Red Bloom [Short Story]

A pregnant woman is reflecting on her decision to give birth.
[Short Story, 5 pages, 1141 words]

Red Bloom

She was waiting for the cashier, and her back started to hurt again.

“Why did I decide to carry this parasite around me again?” she jokingly thought.

In her last month of pregnancy, she was not supposed to be out here, hunting for last minutes sales in the supermarket. Now her feet were hurting more than usual, her back was sore, and she looked like she had just finished a marathon. She might as well get a bottle of water while she was at it. She wondered if the cashier did not show up because of this greasy, slimy, sweating, angry-looking monster waiting for him.

The older woman in front of her had become angry and was looking for an employee. She had even less patience, even though she has had many more decades to practice it.

The cashier showed up shortly after the granny started to complain loudly and smack her cane around. The young boy was very uncomfortable with the situation. He must have been new to this job.
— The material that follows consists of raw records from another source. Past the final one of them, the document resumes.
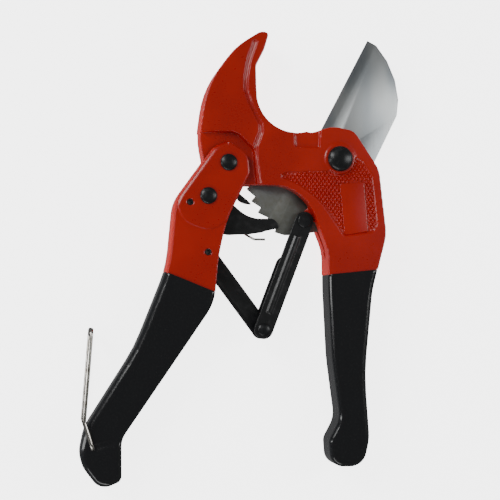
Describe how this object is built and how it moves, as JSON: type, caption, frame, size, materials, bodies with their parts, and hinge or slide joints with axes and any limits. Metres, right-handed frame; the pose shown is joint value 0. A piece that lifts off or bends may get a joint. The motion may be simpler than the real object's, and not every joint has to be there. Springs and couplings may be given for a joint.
{
  "type": "ratchet pipe cutter",
  "caption": "Hand-held ratchet cutter for plastic pipe, with a hooked jaw and pipe seat, a swinging blade with ratchet teeth, a pivoting lever, folding links and a wire locking bail.",
  "frame": {"origin": "centre of the pipe seat, on the blade's middle plane", "axes": "+Z along the pipe and out of the tool's front face, +Y from the handles towards the jaw, +X from the lever side to the blade side"},
  "size_m": [0.17, 0.2365, 0.0262],
  "materials": {
    "red_enamel": "gloss",
    "black_dip": "gloss",
    "blade_steel": "satin",
    "black_oxide": "semi-gloss",
    "black_steel": "semi-gloss",
    "spring_wire": "satin",
    "pin_steel": "satin",
    "bright_zinc": "satin",
    "bail_wire": "polished"
  },
  "bodies": {
    "body": {"body_casting": "red_enamel", "body_grip": "black_dip", "blade_bolt": "black_oxide", "blade_nut": "black_oxide", "blade_washers": "bright_zinc", "lever_rivet": "black_oxide", "stay_rivet": "black_oxide"},
    "blade": {"blade": "blade_steel"},
    "lever": {"lever_casting": "red_enamel", "lever_grip": "black_dip", "pawl_rivet": "black_oxide", "spring_anchor_pin": "pin_steel", "link_pin": "pin_steel", "return_spring": "spring_wire", "bail_bush": "bright_zinc"},
    "drive_pawl": {"drive_pawl": "black_steel", "pawl_spring": "spring_wire"},
    "holding_pawl": {"holding_pawl": "black_steel"},
    "stay_link": {"stay_link": "black_steel", "knee_rivet": "black_oxide"},
    "lever_link": {"lever_link": "black_steel"},
    "lock_bail": {"lock_bail": "bail_wire"}
  },
  "joints": [
    {"name": "lever_squeeze", "type": "hinge", "parent": "body", "child": "lever", "pos_m": [-0.036, -0.0376, 0], "axis": [0, 0, 1], "range_deg": [0, 34]},
    {"name": "blade_swing", "type": "hinge", "parent": "body", "child": "blade", "pos_m": [0.0236, -0.0346, 0], "axis": [0, 0, 1], "range_deg": [0, 70]},
    {"name": "pawl_tilt", "type": "hinge", "parent": "lever", "child": "drive_pawl", "pos_m": [-0.0466, -0.0552, 0], "axis": [0, 0, 1], "range_deg": [-42, 0]},
    {"name": "holding_lift", "type": "hinge", "parent": "body", "child": "holding_pawl", "pos_m": [-0.036, -0.0376, 0], "axis": [0, 0, 1], "range_deg": [-8, 0]},
    {"name": "stay_swing", "type": "hinge", "parent": "body", "child": "stay_link", "pos_m": [0.0053, -0.0674, 0], "axis": [0, 0, 1], "range_deg": [0, 17]},
    {"name": "knee_fold", "type": "hinge", "parent": "stay_link", "child": "lever_link", "pos_m": [-0.0166, -0.1248, 0], "axis": [0, 0, 1], "range_deg": [-31, 0]},
    {"name": "bail_swing", "type": "hinge", "parent": "lever", "child": "lock_bail", "pos_m": [-0.1054, -0.1852, 0], "axis": [0, 0, 1], "range_deg": [-15, 257]}
  ],
  "couplings": [
    {"joint": "pawl_tilt", "follows": "lever_squeeze", "ratio": -1.21},
    {"joint": "stay_swing", "follows": "lever_squeeze", "ratio": 0.4962},
    {"joint": "knee_fold", "follows": "lever_squeeze", "ratio": -0.9006}
  ]
}
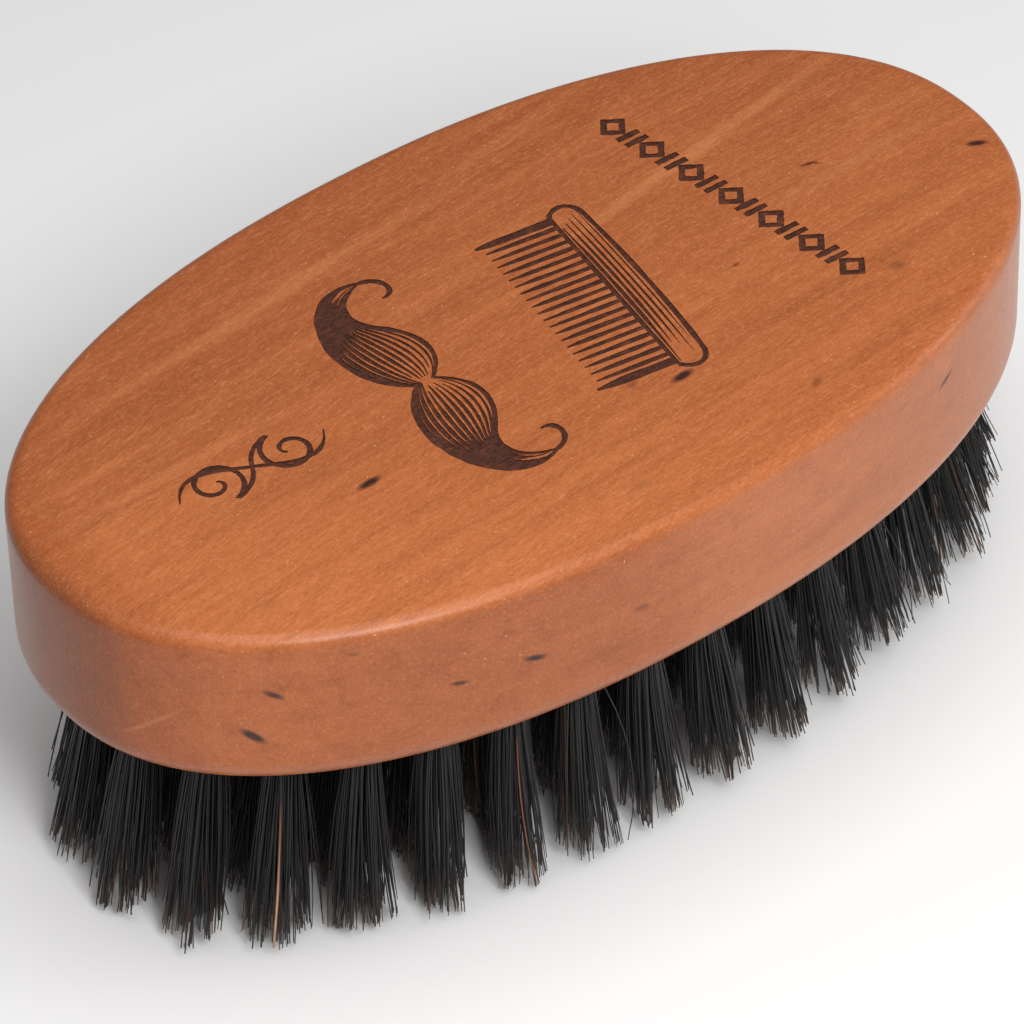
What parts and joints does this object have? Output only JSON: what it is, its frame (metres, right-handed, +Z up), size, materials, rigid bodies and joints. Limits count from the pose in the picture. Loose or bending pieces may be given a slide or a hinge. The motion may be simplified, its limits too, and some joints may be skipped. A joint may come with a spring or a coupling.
{
  "type": "beard brush",
  "caption": "Oval palm beard brush: a flat-backed pearwood block with rounded edges, bored with blind holes that hold leaning, flared tufts of dark boar bristle.",
  "frame": {"origin": "centre of the bristle-tip plane that the brush stands on", "axes": "+X along the block's length, +Z up, from the bristle tips to the flat wooden back"},
  "size_m": [0.115, 0.063, 0.0443],
  "materials": {
    "pearwood": "satin oiled pearwood, orange-brown, fine grain along the block",
    "boar_bristle": "natural black boar bristle with a soft sheen, brown at some tips",
    "anchor_wire": "flat drawn wire, dull"
  },
  "bodies": {
    "root": {"wood_block": "pearwood", "edge_tuft_01": "boar_bristle", "edge_tuft_02": "boar_bristle", "edge_tuft_03": "boar_bristle", "edge_tuft_04": "boar_bristle", "edge_tuft_05": "boar_bristle", "edge_tuft_06": "boar_bristle", "edge_tuft_07": "boar_bristle", "edge_tuft_08": "boar_bristle", "edge_tuft_09": "boar_bristle", "edge_tuft_10": "boar_bristle", "edge_tuft_11": "boar_bristle", "edge_tuft_12": "boar_bristle", "edge_tuft_13": "boar_bristle", "edge_tuft_14": "boar_bristle", "edge_tuft_15": "boar_bristle", "edge_tuft_16": "boar_bristle", "edge_tuft_17": "boar_bristle", "edge_tuft_18": "boar_bristle", "edge_tuft_19": "boar_bristle", "edge_tuft_20": "boar_bristle", "edge_tuft_21": "boar_bristle", "edge_tuft_22": "boar_bristle", "edge_tuft_23": "boar_bristle", "edge_tuft_24": "boar_bristle", "edge_tuft_25": "boar_bristle", "edge_tuft_26": "boar_bristle", "edge_tuft_27": "boar_bristle", "edge_tuft_28": "boar_bristle", "edge_tuft_29": "boar_bristle", "edge_tuft_30": "boar_bristle", "edge_tuft_31": "boar_bristle", "edge_tuft_32": "boar_bristle", "second_row_tuft_01": "boar_bristle", "second_row_tuft_02": "boar_bristle", "second_row_tuft_03": "boar_bristle", "second_row_tuft_04": "boar_bristle", "second_row_tuft_05": "boar_bristle", "second_row_tuft_06": "boar_bristle", "second_row_tuft_07": "boar_bristle", "second_row_tuft_08": "boar_bristle", "second_row_tuft_09": "boar_bristle", "second_row_tuft_10": "boar_bristle", "second_row_tuft_11": "boar_bristle", "second_row_tuft_12": "boar_bristle", "second_row_tuft_13": "boar_bristle", "second_row_tuft_14": "boar_bristle", "second_row_tuft_15": "boar_bristle", "second_row_tuft_16": "boar_bristle", "second_row_tuft_17": "boar_bristle", "second_row_tuft_18": "boar_bristle", "second_row_tuft_19": "boar_bristle", "second_row_tuft_20": "boar_bristle", "second_row_tuft_21": "boar_bristle", "second_row_tuft_22": "boar_bristle", "second_row_tuft_23": "boar_bristle", "second_row_tuft_24": "boar_bristle", "second_row_tuft_25": "boar_bristle", "inner_tufts": "boar_bristle"}
  },
  "joints": []
}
She grabbed the few things she had bought and started her one-block journey back home. A few months ago, it had been no problem for her to walk to the store several times a day. Now, it felt like she would fall over at any moment and die.

She made it to the apartment and took the elevator up to the first floor. Once she got inside, she washed herself, grabbed some new clothes, and laid down on the couch in the living room. She was exhausted. She looked at her belly and started to massage it with the big bottle of lotion standing on the table.

She always wanted to care for somebody but getting a child had never been her first option. She had never really thought it through. While getting a child sounds like something responsible and mature people do, she had never given the nine months of pregnancy and several years of nurturing a thought. Her body was being pushed to its limits, and soon, her wallet would be as well. She heard both scream out in pain every day a bit more.

She got herself some ice cream from the freezer and dropped back on the couch.

Luckily, she was a self-employed artist. Nobody could fire her for being pregnant, and she could still work throughout pregnancy and after. She wondered if Steve had thought it through before getting her pregnant. They were both puzzled and confused when they found out that she was pregnant. They always used at least a condom during sex. She had tried birth control pills, but all of the drugs on the market made her dizzy and irritated. She could neither enjoy the relationship nor properly work on her projects while being on them. And people were praising the pills as a miracle of medicine. She rolled her eyes. One day something would come around that could switch fertility on and off like a light switch, but it seemed to be something from the distant future.

She had thought about abortion many times during the early days of her pregnancy. She had been confused about the whole situation and was not sure what she wanted. She had wandered around life, and getting a child would at least give her a life purpose. Or so society had taught her.

In a few decades, she could at least look back and say: “See this weird human being that kinda looks like me but has a completely different personality and only visits me once every other month? I made that.”

While it was somewhat sarcastic, it had a truth to it that she could not deny. If her parent were unsarcastically thinking this way? They had been religious all their lives and raised her that way as well. Once she had gotten to university, she had slowly distanced herself from it, but it was still a part of her. Maybe it was why she decided to carry on the pregnancy. Would she have chosen otherwise if her parent had not known? Probably. She could not know for sure, but she did not look forward to another pregnancy after these nine months.

It was turning late afternoon while she had been sleeping on the couch. A honking car outside woke her up. She had dreamed of couples who would get their baby from a store. They would order one and deposit their DNA, then pick it up nine months later. It sounded pretty nice.

Her phone reminder went off. It was time for the late afternoon stretch. Shortly after she had finished, Steve came home. He looked stressed and exhausted from work. She pitied him. He was doing mindless, soulless work in an office of a mid-sized company. He had never been artistic or found his passion, but she was sure he had never really tried. She could not fault him for it. He had just finished university when she got pregnant, so he needed to come up with something quickly. Having a child was a serious investment and required lots of money and time. Or even more money if you don’t have the time.

His parents pushed him into a comfortable office job, and he had not seen another choice. It was a good income, but she hoped that it would not bring him all the side effects of an unfulfilling job. Depression, burnout, carving out his soul.

She hugged him and kissed his cheek and his mood was lighting up. He tried; they both tried to make it work. It surely would not always be easy, but they were both committed to giving it their best.

Thinking about it now, it was a bonding experience. They learned a lot about and from each other over the past nine months. Was it worth the months of pain and the upcoming years of sleepless nights? She could not say. But she hoped for a future in which the downsides of physical and emotional distress were not mandatory.

Everybody should have the option to experience going through a pregnancy, but it should not be necessary for the relationship. Even if society promotes it this way, it does not mean that it can’t or won’t change.

They both sat down on the couch, hugged each other, and continued watching a show they had found a few days ago. At the end of the episode, they were both asleep.